In civil society, meanwhile, there's no basic consensus between the wide range of Buddhists, liberals, Confucian scholars, left-wing intellectuals and others. The truth is, what's become most popular in China right now is a loosely defined nationalist fervor, which of course can consolidate the population internally but which can never be exported outside of China. What foreigners fear the most is an ideology of radical nationalism carrying China off into an unforeseeable future.
While this variety of different outlooks struggle amongst themselves, the government's strategy of exporting "Chinese values" is left in an awkward position. I think that this talk about exporting values is to a large extent more about China trying to protect itself than about an actual aggressive campaign, that is, it wants to use more foreign-language media to give everyone a look at China's good side, whether in terms of its exquisite traditional culture or its modern prosperity and bright economic prospects. But of course China's model of development certainly isn't perfect – just look at its increasingly serious environmental pollution.

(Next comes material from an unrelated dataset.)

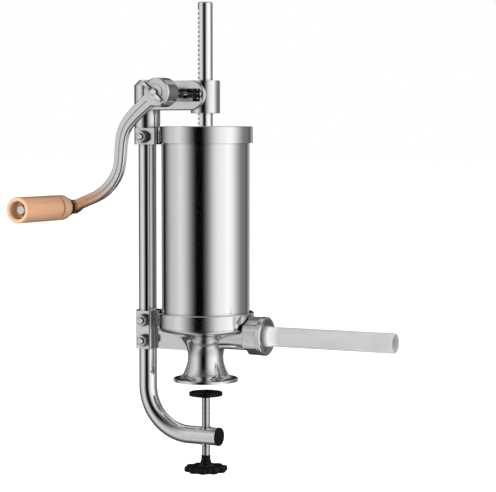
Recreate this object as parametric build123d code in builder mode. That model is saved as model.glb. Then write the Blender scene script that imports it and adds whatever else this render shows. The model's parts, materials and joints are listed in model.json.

Finally, I'd like to emphasize that to some degree China currently has established an "internal empire." With its enormous population and increasingly powerful economy, China can largely afford to ignore what the outside world says about it. But within this internal empire, one-sided education is leaving people with a very simplified world-view, and the inability to communicate or find common ground between the numerous competing values and ideologies internally could in the end lead to serious social conflict. This is something worth being concerned about.
As to China's communication with the outside world, my only strategic suggestion would be to allow for as much flow of information from as many perspectives as possible. The only truly effective strategy will be more interaction with a range of different types of people, a true plurality of exchange.